Lee’s failures did not stop there, however, according to Bonekemper: Lee’s orders were a mess, confusing and poorly framed; his personal presence on the battlefield rare and distant; his directives to his generals full of indirection and Virginia courtliness that got in the way of results. Many paragraphs begin with something along the lines of “Lee failed” or “Lee gravely erred.” In the end Lee bears the sole responsibility for persisting in the war long after it should have been concluded, his “chivalry” clouding any sense of moral judgment, according to Bonekemper.

Much of the narrative in Grant and Lee proceeds as a recitation of the principal military engagements of two generals, both separately and when opposed to one another. These accounts, many of them readable and supported with detailed maps, draw not on original letters and diaries, but instead on the memoirs of many of the key subordinates, relying heavily on Edward Porter Alexander, for example, throughout to help make the case against Robert E. Lee.

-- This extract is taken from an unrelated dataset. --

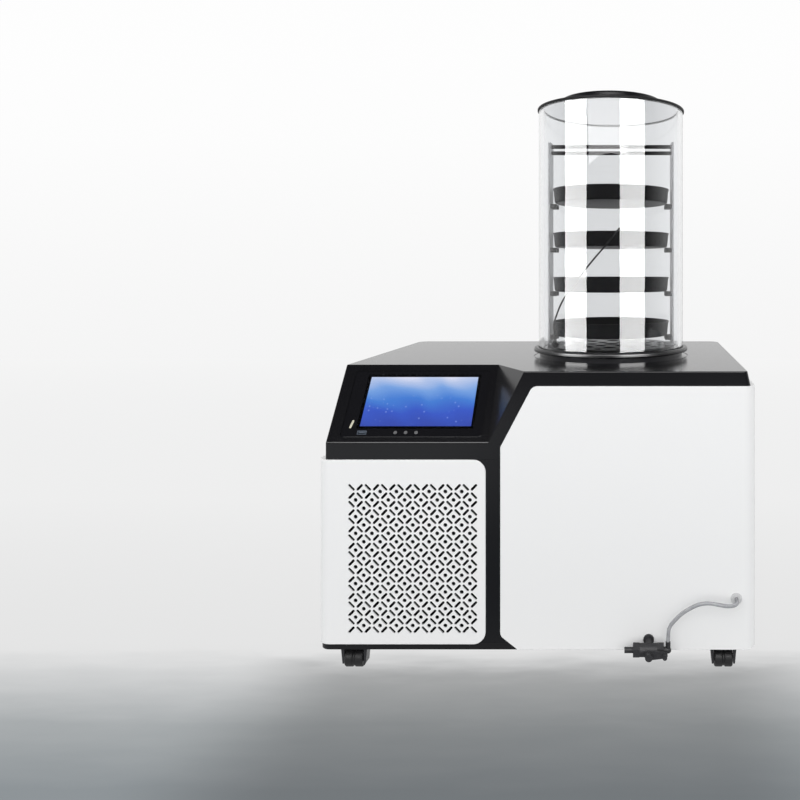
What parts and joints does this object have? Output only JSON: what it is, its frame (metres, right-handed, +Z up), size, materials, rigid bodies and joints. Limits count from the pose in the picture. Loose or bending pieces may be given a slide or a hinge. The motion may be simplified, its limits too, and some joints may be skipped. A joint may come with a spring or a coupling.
{
  "type": "benchtop freeze dryer",
  "caption": "Benchtop freeze dryer: white and black cabinet on casters with a sloped touchscreen pod, and a clear drying chamber with a tray rack over its cold trap.",
  "frame": {"origin": "on the floor, in the middle of the footprint from the drain lever to the vacuum port", "axes": "+X to the right as one faces the machine, +Y to the back, +Z up"},
  "size_m": [0.628, 0.547, 0.8674],
  "materials": {
    "black_steel": "satin powder coat",
    "black_moulding": "fine textured satin ABS",
    "white_enamel": "smooth satin white enamel",
    "grey_steel": "satin light grey enamel",
    "zinc_screws": "bright zinc",
    "gloss_black": "gloss black",
    "touch_glass": "clear toughened glass",
    "display": "lit blue picture",
    "bright_steel": "bright stainless steel",
    "circuit_board": "green solder mask",
    "black_anodised": "black anodised",
    "dark_anodised": "dark anodised",
    "black_rubber": "matt rubber",
    "pale_rubber": "pale grey silicone rubber",
    "clear_acrylic": "clear polished acrylic",
    "black_cable": "thin black cable jacket",
    "copper": "bare copper tube",
    "foam": "rigid polyurethane foam",
    "nickel_brass": "nickel plated",
    "fin_aluminium": "plain fins",
    "black_enamel": "gloss black enamel",
    "clear_hose": "clear grey polyurethane",
    "indicator": "milky light pipe",
    "tyre": "hard black rubber"
  },
  "bodies": {
    "cabinet": {"base_flange": "black_anodised", "base_pan": "black_steel", "caster_plates": "black_steel", "chamber_cylinder": "clear_acrylic", "compressor": "black_enamel", "compressor_feet": "black_rubber", "condenser": "fin_aluminium", "control_board": "circuit_board", "drain_hose": "clear_hose", "drain_valve": "black_moulding", "fan_motor": "black_steel", "fan_shroud": "black_steel", "flange_gasket": "black_rubber", "front_frame": "black_moulding", "hose_grommet": "pale_rubber", "lcd_panel": "display", "left_panel": "white_enamel", "lid_cap": "black_moulding", "lid_plate": "bright_steel", "lid_seal": "black_rubber", "mains_inlet": "black_moulding", "panel_screws": "zinc_screws", "probe_gland": "black_anodised", "probe_lead": "black_cable", "rack_base": "black_anodised", "rack_rods": "black_anodised", "rack_side_left": "bright_steel", "rack_side_right": "bright_steel", "rack_studs": "black_anodised", "rear_panel": "grey_steel", "refrigerant_lines": "copper", "release_valve": "nickel_brass", "right_panel": "white_enamel", "sample_probe": "bright_steel", "screen_bezel": "gloss_black", "status_lights": "indicator", "top_cover": "black_moulding", "touch_glass": "touch_glass", "trap_coil": "copper", "trap_insulation": "foam", "trap_well": "bright_steel", "tray_1": "dark_anodised", "tray_2": "dark_anodised", "tray_3": "dark_anodised", "tray_4": "dark_anodised", "usb_port": "bright_steel", "vacuum_port": "bright_steel"},
    "fan": {"fan_rotor": "black_moulding"},
    "knob": {"release_knob": "black_moulding"},
    "lever": {"drain_lever": "black_moulding"},
    "rocker": {"power_rocker": "gloss_black"},
    "fork_front_left": {"caster_fork_front_left": "black_steel"},
    "wheel_front_left": {"caster_wheel_front_left": "tyre"},
    "fork_front_right": {"caster_fork_front_right": "black_steel"},
    "wheel_front_right": {"caster_wheel_front_right": "tyre"},
    "fork_rear_left": {"caster_fork_rear_left": "black_steel"},
    "wheel_rear_left": {"caster_wheel_rear_left": "tyre"},
    "fork_rear_right": {"caster_fork_rear_right": "black_steel"},
    "wheel_rear_right": {"caster_wheel_rear_right": "tyre"}
  },
  "joints": [
    {"name": "fan_spin", "type": "hinge", "parent": "cabinet", "child": "fan", "pos_m": [-0.185, -0.1615, 0.16925], "axis": [0, 1, 0], "continuous": true},
    {"name": "release_turn", "type": "hinge", "parent": "cabinet", "child": "knob", "pos_m": [0.167, 0.2435, 0.375], "axis": [0, 1, 0], "range_deg": [0, 180]},
    {"name": "drain_turn", "type": "hinge", "parent": "cabinet", "child": "lever", "pos_m": [0.16, -0.2645, 0.0485], "axis": [0, -1, 0], "range_deg": [0, 90]},
    {"name": "power_rock", "type": "hinge", "parent": "cabinet", "child": "rocker", "pos_m": [-0.23, 0.2245, 0.111], "axis": [1, 0, 0], "range_deg": [-20, 0]},
    {"name": "swivel_front_left", "type": "hinge", "parent": "cabinet", "child": "fork_front_left", "pos_m": [-0.269, -0.1915, 0.03], "axis": [0, 0, 1], "continuous": true},
    {"name": "roll_front_left", "type": "hinge", "parent": "fork_front_left", "child": "wheel_front_left", "pos_m": [-0.269, -0.1995, 0.0125], "axis": [1, 0, 0], "continuous": true},
    {"name": "swivel_front_right", "type": "hinge", "parent": "cabinet", "child": "fork_front_right", "pos_m": [0.269, -0.1915, 0.03], "axis": [0, 0, 1], "continuous": true},
    {"name": "roll_front_right", "type": "hinge", "parent": "fork_front_right", "child": "wheel_front_right", "pos_m": [0.269, -0.1995, 0.0125], "axis": [1, 0, 0], "continuous": true},
    {"name": "swivel_rear_left", "type": "hinge", "parent": "cabinet", "child": "fork_rear_left", "pos_m": [-0.269, 0.1915, 0.03], "axis": [0, 0, 1], "continuous": true},
    {"name": "roll_rear_left", "type": "hinge", "parent": "fork_rear_left", "child": "wheel_rear_left", "pos_m": [-0.269, 0.1835, 0.0125], "axis": [1, 0, 0], "continuous": true},
    {"name": "swivel_rear_right", "type": "hinge", "parent": "cabinet", "child": "fork_rear_right", "pos_m": [0.269, 0.1915, 0.03], "axis": [0, 0, 1], "continuous": true},
    {"name": "roll_rear_right", "type": "hinge", "parent": "fork_rear_right", "child": "wheel_rear_right", "pos_m": [0.269, 0.1835, 0.0125], "axis": [1, 0, 0], "continuous": true}
  ]
}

Lee’s reputation is the real target of the book, and Lee admirers should be prepared for a steady stream of Lee criticism. Historians have revised and revised again their assessment of Lee, but Bonekemper has perhaps gone the furthest here in attempting to demolish Lee’s reputation. Whether his case is more persuasive than passionate will be up to the reader. Still, Bonekemper has pulled together an impressive narrative. He writes easily and readers will no doubt enjoy his barbed analysis throughout.